Here is the code from the tutorial: https://github.com/RomRoc/objdet_train_tensorflow_colab/blob/master/objdet_custom_tf_colab.ipynb

I followed the tutorial exactly but used my own training data. I had to make some changes to create_pet_tf_record.py to get that part to work. Can you help me understand how to debug this? Thank you!

Here is what the value of keys is which is passed to the function lookup() in lookup_ops.py that is causing the problem:

Tensor("SparseToDense:0", shape=(?,), dtype=string, device=/device:CPU:0)

EDIT: Could it be because it should be using GPU? GPU was detected...
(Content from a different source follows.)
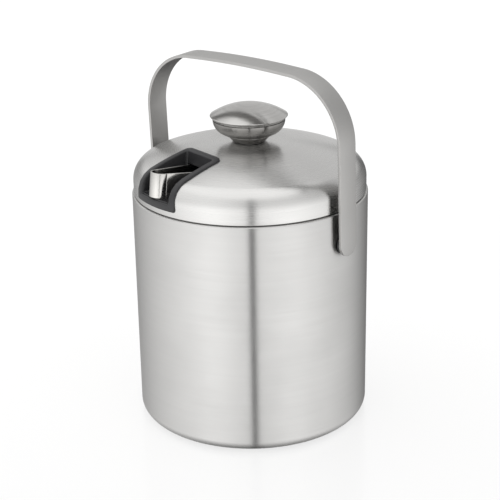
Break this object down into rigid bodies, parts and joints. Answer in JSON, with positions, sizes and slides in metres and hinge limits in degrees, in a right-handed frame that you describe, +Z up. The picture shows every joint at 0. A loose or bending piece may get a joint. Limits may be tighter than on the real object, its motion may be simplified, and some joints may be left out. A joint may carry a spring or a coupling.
{
  "type": "ice bucket",
  "caption": "Double-walled steel ice bucket with a strip bail, a domed lift-off lid with a knob, and tongs stored in a well in the lid.",
  "frame": {"origin": "centre of the circle on which the foot ring stands", "axes": "+Z up along the bucket's axis, +X along the bail's pivot axis, -Y the side where the tongs leave the lid"},
  "size_m": [0.1582, 0.1503, 0.2343],
  "materials": {
    "brushed_shell": "satin brushed round the axis",
    "liner_steel": "fine satin",
    "brushed_lid": "satin brushed round the axis",
    "brushed_knob": "satin, turned",
    "satin_bail": "matte satin along the strip",
    "polished_tongs": "polished stainless steel",
    "bright_hardware": "bright zinc or stainless",
    "black_plastic": "satin black, fine texture",
    "bush_plastic": "matt black",
    "foam": "matt expanded foam",
    "seal_rubber": "matt silicone",
    "foot_rubber": "matt"
  },
  "bodies": {
    "bucket": {"outer_shell": "brushed_shell", "inner_liner": "liner_steel", "wall_insulation": "foam", "base_plate": "liner_steel", "foot_ring": "foot_rubber", "pivot_plate_left": "liner_steel", "pivot_plate_right": "liner_steel", "pivot_bush_left": "bush_plastic", "pivot_bush_right": "bush_plastic"},
    "bail": {"bail_handle": "satin_bail", "pivot_stud_left": "bright_hardware", "pivot_stud_right": "bright_hardware", "friction_washer_left": "bright_hardware", "friction_washer_right": "bright_hardware", "retaining_ring_left": "bright_hardware", "retaining_ring_right": "bright_hardware"},
    "lid": {"lid_dome": "brushed_lid", "lid_pan": "liner_steel", "lid_seal": "seal_rubber", "lid_insulation_left": "foam", "lid_insulation_right": "foam", "tongs_well": "black_plastic", "tongs_sleeve": "black_plastic", "knob_foot": "brushed_knob", "knob_bowl": "brushed_knob", "knob_cap": "brushed_knob", "knob_stud": "bright_hardware", "knob_washer": "bright_hardware", "knob_nut": "bright_hardware"},
    "tongs": {"tongs_bow": "polished_tongs"},
    "tongs_near": {"tongs_arm_near": "polished_tongs"},
    "tongs_far": {"tongs_arm_far": "polished_tongs"}
  },
  "joints": [
    {"name": "bail_swing", "type": "hinge", "parent": "bucket", "child": "bail", "pos_m": [0, 0, 0.1307], "axis": [1, 0, 0], "range_deg": [-127, 122.9]},
    {"name": "lid_lift", "type": "slide", "parent": "bucket", "child": "lid", "axis": [0, 0, 1], "range_m": [0, 0.024]},
    {"name": "tongs_pull", "type": "slide", "parent": "lid", "child": "tongs", "axis": [-0.1911, -0.974, 0.1219], "range_m": [0, 0.14]},
    {"name": "tongs_squeeze_near", "type": "hinge", "parent": "tongs", "child": "tongs_near", "pos_m": [-0.00783, -0.06816, 0.1679], "axis": [0.0235, 0.1196, 0.9925], "range_deg": [0, 2], "stiffness_Nm_per_rad": 3},
    {"name": "tongs_squeeze_far", "type": "hinge", "parent": "tongs", "child": "tongs_far", "pos_m": [-0.01851, -0.06607, 0.1679], "axis": [0.0235, 0.1196, 0.9925], "range_deg": [-2, 0], "stiffness_Nm_per_rad": 3}
  ],
  "couplings": [
    {"joint": "tongs_squeeze_far", "follows": "tongs_squeeze_near", "ratio": -1}
  ]
}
from tensorflow.python.client import device_lib
device_lib.list_local_devices()

[name: "/device:CPU:0"
 device_type: "CPU"
 memory_limit: 268435456
 locality {
 }
 incarnation: 6030853355760210263, name: "/device:XLA_CPU:0"
 device_type: "XLA_CPU"
 memory_limit: 17179869184
 locality {
 }
 incarnation: 8061591699314310064
 physical_device_desc: "device: XLA_CPU device", name: "/device:XLA_GPU:0"
 device_type: "XLA_GPU"
 memory_limit: 17179869184
 locality {
 }
 incarnation: 1730080795414704681
 physical_device_desc: "device: XLA_GPU device", name: "/device:GPU:0"
 device_type: "GPU"
 memory_limit: 11281553818
 locality {
   bus_id: 1
   links {
   }
 }
 incarnation: 5476104669001907939
 physical_device_desc: "device: 0, name: Tesla K80, pci bus id: 0000:00:04.0, compute capability: 3.7"]

Solution

Got it!

In that tutorial, the label_map.pbtxt is supposed to get created with this line,

echo "item {\n id: 1\n name: 'dog'\n}" > label_map.pbtxt

But that put the \n in as literals. When I make my own label_map.pbtxt in Vim it worked (training).